- _What the task asks_: Would you quote the material below from its first line through the line containing "# The origin", exactly and with both ends included?

- _Task input_:
########
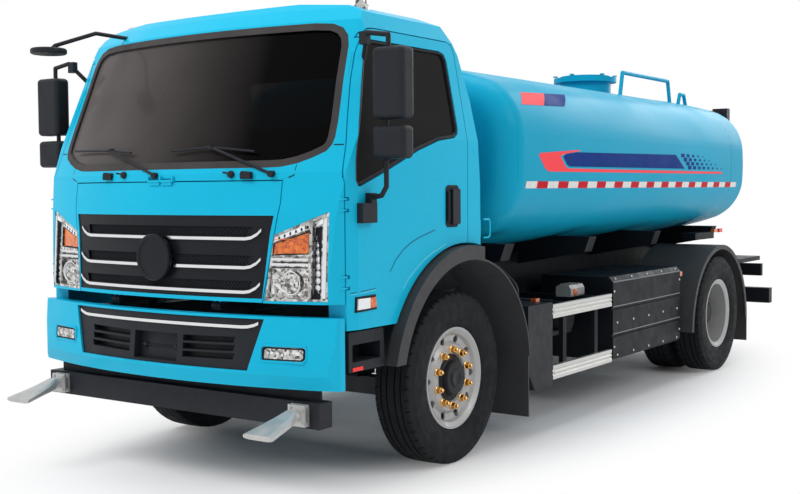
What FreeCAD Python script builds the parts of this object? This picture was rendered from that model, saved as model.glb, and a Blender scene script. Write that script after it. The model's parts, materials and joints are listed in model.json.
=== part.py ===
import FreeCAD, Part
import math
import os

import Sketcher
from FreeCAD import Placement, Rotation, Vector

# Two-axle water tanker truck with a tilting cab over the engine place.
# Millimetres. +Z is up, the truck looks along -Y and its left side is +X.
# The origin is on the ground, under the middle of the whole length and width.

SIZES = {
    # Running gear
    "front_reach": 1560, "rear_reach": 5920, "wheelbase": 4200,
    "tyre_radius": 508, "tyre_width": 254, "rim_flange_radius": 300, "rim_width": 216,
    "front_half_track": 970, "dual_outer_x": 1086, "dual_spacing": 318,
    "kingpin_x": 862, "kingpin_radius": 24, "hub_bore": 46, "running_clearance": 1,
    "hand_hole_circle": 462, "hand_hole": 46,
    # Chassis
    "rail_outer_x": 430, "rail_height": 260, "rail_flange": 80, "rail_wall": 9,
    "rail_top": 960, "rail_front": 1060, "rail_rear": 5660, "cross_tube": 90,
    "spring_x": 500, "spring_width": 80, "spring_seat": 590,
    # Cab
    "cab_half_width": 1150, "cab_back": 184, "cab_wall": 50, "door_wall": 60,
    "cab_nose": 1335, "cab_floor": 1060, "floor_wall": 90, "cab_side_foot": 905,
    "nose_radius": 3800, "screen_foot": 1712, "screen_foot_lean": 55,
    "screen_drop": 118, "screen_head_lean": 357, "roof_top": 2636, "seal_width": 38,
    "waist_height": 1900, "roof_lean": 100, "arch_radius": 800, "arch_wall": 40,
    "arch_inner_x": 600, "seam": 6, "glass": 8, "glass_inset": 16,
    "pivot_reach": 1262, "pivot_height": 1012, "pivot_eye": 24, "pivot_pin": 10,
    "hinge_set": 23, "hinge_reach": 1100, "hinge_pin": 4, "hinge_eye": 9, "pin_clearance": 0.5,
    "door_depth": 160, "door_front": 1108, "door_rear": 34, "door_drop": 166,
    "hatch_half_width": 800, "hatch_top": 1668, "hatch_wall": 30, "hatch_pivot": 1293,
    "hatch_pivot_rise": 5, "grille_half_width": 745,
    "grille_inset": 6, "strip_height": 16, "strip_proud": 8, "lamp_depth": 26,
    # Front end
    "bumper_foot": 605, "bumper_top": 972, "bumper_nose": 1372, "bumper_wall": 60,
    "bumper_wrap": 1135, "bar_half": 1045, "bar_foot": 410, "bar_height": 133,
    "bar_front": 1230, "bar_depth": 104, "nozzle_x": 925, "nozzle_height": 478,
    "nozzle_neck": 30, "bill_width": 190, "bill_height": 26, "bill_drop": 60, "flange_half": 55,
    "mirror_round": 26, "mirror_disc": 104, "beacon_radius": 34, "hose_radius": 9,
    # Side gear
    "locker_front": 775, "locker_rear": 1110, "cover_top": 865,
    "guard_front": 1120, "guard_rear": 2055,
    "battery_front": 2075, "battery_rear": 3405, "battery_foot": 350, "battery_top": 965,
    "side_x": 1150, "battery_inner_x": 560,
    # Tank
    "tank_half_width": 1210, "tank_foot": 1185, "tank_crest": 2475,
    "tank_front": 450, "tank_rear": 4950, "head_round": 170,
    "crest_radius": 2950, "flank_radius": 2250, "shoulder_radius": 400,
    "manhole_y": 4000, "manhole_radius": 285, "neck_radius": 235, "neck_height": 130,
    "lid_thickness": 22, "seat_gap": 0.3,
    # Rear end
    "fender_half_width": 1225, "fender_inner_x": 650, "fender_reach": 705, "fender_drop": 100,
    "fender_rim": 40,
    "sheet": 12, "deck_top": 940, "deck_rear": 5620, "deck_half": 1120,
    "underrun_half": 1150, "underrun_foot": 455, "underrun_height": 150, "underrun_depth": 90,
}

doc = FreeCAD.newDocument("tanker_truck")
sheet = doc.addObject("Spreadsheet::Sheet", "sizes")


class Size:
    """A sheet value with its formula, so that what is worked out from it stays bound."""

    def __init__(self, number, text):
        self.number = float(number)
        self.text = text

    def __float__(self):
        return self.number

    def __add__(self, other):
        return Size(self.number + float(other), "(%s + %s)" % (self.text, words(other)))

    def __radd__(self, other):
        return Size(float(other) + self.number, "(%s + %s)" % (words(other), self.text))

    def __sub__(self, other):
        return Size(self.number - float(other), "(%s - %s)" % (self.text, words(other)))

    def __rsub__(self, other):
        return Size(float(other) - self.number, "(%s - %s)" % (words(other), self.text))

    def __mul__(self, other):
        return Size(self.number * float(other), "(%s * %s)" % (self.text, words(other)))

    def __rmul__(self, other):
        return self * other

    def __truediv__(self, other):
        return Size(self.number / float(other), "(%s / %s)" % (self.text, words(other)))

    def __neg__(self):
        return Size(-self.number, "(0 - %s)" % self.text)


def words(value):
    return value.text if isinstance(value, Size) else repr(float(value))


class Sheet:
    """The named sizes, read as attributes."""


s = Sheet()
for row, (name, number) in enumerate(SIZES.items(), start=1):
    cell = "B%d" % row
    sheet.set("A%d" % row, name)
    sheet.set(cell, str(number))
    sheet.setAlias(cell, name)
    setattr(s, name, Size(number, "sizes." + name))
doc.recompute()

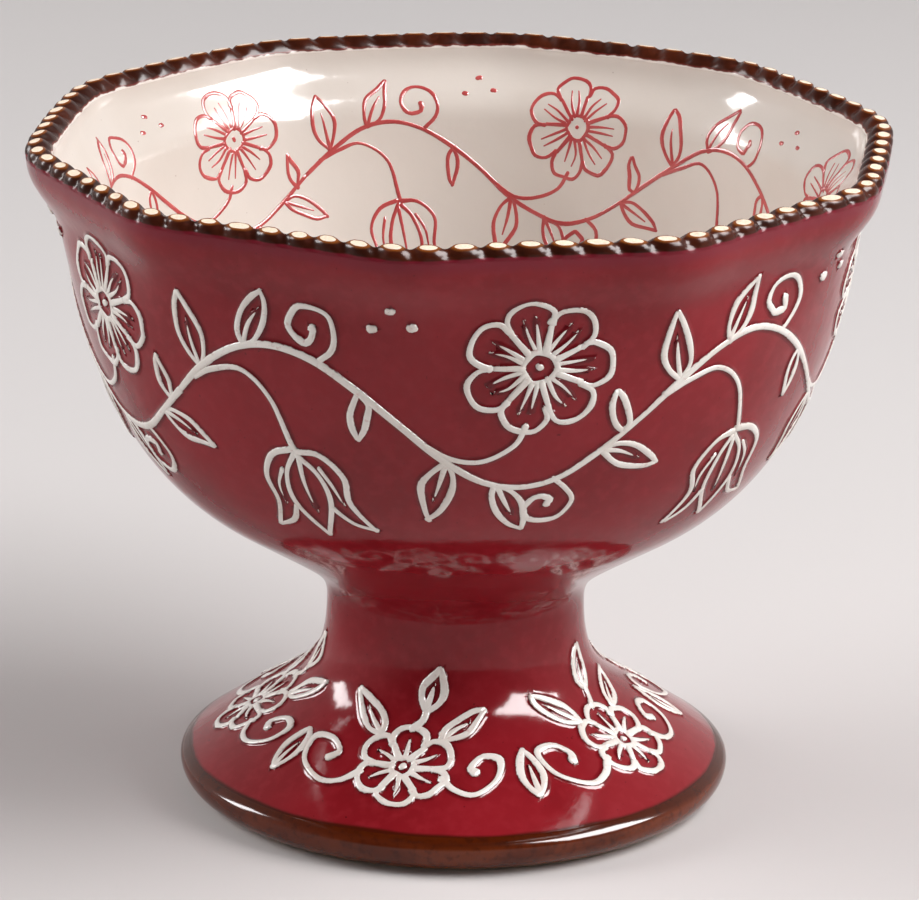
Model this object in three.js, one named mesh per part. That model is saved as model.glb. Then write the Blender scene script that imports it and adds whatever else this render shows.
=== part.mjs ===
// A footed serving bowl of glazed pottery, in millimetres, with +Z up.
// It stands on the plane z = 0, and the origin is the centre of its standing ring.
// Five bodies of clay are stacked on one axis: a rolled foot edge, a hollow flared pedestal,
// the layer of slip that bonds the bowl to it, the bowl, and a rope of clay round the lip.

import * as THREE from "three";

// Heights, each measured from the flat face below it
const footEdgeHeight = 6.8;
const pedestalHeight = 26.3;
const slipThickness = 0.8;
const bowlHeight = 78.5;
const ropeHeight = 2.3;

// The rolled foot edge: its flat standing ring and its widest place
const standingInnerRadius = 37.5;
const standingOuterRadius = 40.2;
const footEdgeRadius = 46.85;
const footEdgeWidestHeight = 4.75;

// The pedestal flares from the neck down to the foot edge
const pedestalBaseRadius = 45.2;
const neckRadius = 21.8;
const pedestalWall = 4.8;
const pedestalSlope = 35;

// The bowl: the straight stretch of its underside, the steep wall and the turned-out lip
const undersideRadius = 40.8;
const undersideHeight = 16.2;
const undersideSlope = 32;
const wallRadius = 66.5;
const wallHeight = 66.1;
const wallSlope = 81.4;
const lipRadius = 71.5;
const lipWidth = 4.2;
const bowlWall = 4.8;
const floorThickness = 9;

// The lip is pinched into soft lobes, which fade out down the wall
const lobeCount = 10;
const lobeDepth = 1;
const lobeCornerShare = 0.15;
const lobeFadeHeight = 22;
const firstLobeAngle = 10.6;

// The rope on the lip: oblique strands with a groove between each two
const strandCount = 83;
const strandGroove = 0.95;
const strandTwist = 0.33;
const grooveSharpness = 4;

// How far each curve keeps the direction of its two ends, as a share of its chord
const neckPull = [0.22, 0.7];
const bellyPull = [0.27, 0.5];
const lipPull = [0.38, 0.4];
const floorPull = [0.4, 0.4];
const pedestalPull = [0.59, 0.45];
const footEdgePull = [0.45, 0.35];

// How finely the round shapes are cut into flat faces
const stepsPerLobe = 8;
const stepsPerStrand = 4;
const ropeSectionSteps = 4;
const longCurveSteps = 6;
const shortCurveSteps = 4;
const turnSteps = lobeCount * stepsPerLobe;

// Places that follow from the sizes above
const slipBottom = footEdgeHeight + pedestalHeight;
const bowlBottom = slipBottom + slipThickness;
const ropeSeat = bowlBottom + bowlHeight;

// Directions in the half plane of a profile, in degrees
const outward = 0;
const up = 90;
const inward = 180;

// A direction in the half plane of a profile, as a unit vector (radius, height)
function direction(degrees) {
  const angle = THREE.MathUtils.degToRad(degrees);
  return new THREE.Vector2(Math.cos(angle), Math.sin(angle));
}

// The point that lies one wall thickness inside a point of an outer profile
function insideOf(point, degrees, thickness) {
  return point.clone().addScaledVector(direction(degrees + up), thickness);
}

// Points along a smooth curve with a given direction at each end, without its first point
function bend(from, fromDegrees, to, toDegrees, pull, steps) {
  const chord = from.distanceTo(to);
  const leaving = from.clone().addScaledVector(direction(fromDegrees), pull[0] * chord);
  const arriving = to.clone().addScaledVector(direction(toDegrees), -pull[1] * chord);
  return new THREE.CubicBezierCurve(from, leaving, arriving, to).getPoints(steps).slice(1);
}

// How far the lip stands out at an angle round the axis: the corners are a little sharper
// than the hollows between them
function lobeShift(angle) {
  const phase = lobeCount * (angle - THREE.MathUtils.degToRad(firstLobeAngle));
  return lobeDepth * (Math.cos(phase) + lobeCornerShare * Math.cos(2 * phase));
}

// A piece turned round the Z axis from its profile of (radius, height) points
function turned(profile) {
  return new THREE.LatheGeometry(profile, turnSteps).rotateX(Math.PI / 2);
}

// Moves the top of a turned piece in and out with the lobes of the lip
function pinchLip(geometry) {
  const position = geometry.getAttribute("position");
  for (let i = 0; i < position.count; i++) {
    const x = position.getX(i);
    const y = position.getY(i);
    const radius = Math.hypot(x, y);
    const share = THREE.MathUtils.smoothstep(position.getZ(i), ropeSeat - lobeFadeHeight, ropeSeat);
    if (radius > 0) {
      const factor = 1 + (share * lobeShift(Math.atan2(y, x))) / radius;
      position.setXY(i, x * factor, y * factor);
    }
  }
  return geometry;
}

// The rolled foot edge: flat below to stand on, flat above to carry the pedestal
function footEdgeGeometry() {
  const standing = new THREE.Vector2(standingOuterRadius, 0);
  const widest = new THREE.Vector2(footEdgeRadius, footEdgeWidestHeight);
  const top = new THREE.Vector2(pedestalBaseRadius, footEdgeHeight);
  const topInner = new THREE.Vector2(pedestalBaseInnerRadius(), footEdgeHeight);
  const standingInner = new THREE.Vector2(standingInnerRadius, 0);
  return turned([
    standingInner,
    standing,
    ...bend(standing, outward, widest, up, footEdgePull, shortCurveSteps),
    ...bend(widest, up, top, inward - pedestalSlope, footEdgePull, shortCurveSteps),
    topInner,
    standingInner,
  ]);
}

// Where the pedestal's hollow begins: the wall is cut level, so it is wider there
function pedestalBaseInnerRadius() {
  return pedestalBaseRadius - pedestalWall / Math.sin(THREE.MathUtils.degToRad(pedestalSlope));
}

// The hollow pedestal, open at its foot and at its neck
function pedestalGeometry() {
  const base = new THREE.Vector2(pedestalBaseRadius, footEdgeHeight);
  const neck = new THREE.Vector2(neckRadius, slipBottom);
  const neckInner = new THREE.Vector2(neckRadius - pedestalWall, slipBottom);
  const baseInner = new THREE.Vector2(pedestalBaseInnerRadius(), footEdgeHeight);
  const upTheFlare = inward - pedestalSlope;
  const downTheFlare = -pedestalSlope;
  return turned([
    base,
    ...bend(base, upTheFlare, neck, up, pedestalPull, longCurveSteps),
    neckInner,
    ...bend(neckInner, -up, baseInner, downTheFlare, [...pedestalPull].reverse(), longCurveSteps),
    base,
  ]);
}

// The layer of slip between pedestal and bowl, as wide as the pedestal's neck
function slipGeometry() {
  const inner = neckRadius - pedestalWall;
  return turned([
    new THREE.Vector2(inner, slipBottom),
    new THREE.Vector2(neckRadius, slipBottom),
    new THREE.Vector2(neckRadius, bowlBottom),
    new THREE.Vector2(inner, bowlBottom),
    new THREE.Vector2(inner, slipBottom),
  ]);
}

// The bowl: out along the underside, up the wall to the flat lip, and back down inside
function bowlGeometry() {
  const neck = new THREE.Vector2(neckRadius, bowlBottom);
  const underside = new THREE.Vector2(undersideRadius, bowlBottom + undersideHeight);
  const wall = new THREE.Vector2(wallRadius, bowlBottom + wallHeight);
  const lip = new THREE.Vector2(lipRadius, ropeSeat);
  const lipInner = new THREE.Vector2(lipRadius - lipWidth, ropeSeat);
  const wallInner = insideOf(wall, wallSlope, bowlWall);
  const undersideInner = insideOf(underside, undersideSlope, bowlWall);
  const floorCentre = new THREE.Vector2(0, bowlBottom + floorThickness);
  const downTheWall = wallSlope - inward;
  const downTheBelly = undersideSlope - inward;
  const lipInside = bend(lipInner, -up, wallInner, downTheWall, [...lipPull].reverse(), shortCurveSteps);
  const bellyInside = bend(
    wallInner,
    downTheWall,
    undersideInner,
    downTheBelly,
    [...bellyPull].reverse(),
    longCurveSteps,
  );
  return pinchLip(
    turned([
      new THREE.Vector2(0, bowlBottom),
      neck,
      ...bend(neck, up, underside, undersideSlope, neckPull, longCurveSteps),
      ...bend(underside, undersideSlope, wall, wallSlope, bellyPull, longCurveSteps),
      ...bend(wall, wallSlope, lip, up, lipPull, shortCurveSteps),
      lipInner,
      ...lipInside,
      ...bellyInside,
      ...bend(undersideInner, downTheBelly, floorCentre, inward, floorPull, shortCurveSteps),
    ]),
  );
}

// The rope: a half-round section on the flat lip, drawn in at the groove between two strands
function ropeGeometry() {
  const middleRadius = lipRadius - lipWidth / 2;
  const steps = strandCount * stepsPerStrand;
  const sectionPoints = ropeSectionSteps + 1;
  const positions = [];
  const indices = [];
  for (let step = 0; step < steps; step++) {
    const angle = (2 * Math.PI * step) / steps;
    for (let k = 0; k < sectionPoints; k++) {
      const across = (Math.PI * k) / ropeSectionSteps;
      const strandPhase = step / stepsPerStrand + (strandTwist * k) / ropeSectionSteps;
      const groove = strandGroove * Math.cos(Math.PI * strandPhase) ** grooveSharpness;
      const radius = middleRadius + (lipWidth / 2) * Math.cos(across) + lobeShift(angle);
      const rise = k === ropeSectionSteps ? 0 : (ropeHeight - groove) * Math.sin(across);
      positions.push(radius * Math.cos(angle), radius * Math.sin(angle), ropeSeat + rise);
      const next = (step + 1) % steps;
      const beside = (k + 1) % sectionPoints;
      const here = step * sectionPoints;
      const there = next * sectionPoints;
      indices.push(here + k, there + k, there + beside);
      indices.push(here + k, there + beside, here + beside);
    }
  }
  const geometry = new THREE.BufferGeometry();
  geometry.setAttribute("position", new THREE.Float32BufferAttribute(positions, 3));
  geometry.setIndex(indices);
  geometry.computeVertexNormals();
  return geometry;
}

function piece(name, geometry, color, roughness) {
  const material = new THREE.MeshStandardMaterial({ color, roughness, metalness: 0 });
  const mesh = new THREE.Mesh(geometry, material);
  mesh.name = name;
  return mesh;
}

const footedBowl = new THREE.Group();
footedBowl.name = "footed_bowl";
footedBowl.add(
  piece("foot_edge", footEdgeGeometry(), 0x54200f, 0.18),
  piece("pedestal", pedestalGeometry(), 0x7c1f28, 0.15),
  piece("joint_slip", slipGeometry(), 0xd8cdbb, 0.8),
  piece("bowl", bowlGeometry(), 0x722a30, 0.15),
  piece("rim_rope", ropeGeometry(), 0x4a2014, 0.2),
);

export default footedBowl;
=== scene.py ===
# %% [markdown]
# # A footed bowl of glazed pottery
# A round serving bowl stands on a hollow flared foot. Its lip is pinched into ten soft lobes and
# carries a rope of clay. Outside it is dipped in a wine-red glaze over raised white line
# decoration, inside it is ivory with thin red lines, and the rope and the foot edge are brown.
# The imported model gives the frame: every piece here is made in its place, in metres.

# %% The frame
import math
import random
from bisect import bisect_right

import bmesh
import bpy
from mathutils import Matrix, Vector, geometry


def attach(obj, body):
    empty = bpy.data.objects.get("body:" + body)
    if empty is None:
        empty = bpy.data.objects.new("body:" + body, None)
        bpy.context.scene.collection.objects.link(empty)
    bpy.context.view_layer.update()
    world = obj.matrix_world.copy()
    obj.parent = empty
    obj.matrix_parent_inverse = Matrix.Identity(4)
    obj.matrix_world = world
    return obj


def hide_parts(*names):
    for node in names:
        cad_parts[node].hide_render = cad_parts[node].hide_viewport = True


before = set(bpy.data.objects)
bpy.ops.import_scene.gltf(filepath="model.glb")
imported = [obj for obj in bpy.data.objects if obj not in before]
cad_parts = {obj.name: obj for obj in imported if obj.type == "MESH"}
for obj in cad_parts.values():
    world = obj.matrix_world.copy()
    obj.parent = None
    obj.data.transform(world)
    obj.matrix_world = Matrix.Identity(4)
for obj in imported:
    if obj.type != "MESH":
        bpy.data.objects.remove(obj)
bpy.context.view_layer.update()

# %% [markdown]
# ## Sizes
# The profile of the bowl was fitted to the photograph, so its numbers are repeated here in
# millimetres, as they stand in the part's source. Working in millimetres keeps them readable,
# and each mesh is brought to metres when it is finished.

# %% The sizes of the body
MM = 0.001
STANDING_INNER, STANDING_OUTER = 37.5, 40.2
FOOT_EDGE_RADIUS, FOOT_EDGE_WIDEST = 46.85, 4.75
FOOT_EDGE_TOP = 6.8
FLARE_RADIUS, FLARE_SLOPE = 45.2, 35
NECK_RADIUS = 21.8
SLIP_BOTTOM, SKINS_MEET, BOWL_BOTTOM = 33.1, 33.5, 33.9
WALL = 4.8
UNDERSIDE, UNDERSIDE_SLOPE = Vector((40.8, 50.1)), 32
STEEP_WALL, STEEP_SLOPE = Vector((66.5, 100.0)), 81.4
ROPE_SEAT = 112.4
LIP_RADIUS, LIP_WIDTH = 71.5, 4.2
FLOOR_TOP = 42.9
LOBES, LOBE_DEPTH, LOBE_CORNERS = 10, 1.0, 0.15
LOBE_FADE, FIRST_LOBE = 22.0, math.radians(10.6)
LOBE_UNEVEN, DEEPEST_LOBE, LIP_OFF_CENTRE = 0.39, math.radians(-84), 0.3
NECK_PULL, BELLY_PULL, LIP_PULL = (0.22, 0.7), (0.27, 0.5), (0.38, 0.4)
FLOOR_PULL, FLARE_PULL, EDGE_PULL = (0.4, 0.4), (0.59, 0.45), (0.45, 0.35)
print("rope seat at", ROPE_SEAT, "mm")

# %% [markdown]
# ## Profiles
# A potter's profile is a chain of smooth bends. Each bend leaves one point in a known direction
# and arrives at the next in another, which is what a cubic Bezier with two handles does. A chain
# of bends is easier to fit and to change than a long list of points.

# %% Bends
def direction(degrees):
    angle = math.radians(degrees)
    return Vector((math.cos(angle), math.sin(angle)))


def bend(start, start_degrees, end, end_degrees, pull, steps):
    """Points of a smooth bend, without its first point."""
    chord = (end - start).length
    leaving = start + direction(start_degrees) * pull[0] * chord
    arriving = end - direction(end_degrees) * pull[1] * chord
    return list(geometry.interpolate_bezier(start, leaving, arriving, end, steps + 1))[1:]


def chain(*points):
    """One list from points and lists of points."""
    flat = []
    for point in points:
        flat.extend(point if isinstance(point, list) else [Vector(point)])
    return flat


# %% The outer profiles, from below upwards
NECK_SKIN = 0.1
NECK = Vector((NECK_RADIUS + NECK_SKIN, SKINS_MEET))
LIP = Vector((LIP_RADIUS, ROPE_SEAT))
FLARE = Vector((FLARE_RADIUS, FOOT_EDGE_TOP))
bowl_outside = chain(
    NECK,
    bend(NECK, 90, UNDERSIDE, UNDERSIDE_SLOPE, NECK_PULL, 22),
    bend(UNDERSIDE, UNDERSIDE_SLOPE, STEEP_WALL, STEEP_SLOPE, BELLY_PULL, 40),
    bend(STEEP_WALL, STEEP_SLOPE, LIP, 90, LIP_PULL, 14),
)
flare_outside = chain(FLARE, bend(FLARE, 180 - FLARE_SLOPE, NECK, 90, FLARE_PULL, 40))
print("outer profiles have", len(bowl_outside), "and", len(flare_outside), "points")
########
- _Response below_:
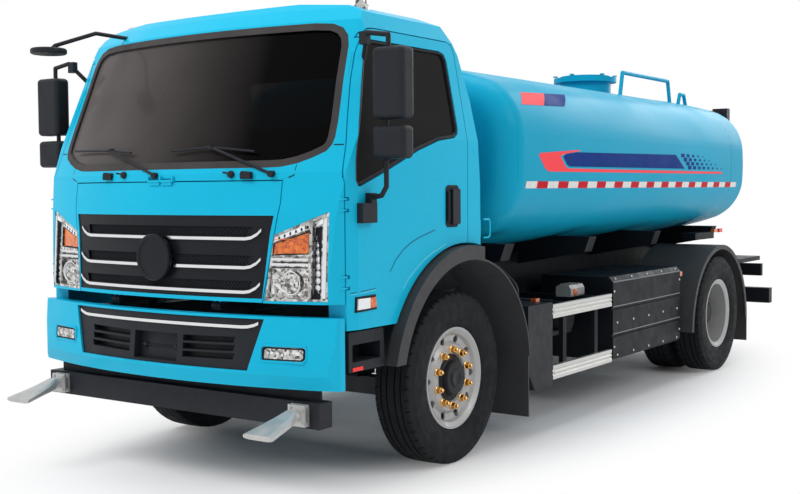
What FreeCAD Python script builds the parts of this object? This picture was rendered from that model, saved as model.glb, and a Blender scene script. Write that script after it. The model's parts, materials and joints are listed in model.json.
=== part.py ===
import FreeCAD, Part
import math
import os

import Sketcher
from FreeCAD import Placement, Rotation, Vector

# Two-axle water tanker truck with a tilting cab over the engine place.
# Millimetres. +Z is up, the truck looks along -Y and its left side is +X.
# The origin is on the ground, under the middle of the whole length and width.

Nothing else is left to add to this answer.